On the other hand, the rates of crashes with only property damage rose after the roundabouts were built. Researchers concluded that noninjury crashes were 6 times as high at the Wiser Lake intersection as they would have been without the roundabout conversions. At the Pole Road intersection, they were 13 percent higher than they would have been.
"We don't know why noninjury crashes are so much higher than expected, but it may be related to confusion about right-of-way rules and other issues that drivers reported to us," McCartt says. "Nevertheless, these roundabouts are making travelers safer by reducing injury crashes."
The surveys revealed that even after a year many drivers continued to find the revamped intersections confusing. Nearly half of respondents said it wasn't clear from the signs and pavement markings which lane has the right of way when exiting or that they shouldn't drive next to large trucks in the roundabouts.

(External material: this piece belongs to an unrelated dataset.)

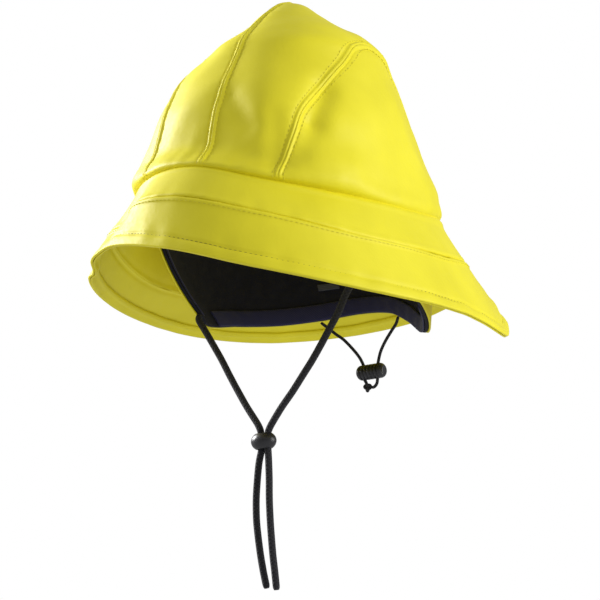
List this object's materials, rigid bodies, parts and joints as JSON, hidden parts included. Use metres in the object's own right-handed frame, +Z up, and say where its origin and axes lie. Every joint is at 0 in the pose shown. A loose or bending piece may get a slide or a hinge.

More than a third said it wasn't clear what speed to drive.
Better signs might help. For example, one remedy the authors suggest for right-of-way confusion is for the yield signs at the roundabout entrances to make it clearer that entering drivers must yield to traffic in both lanes of the roundabout.
Observation data from cameras suggested some older drivers may avoid the roundabouts on Guide Meridian Road and instead take Hannegan Road, which runs parallel and can be used as an alternate route. After the roundabouts were built, drivers 70 and older were less likely to be traveling on Guide Meridian versus Hannegan Road than in the before period, although the number of older drivers was small on both roads.
Nevertheless, the roundabouts have gained popularity. As with roundabouts elsewhere, opposition faded as drivers became familiar with them. In this case, 53 percent opposed the roundabouts before they were built. That dropped to 44 percent six months after construction and 27 percent one year later.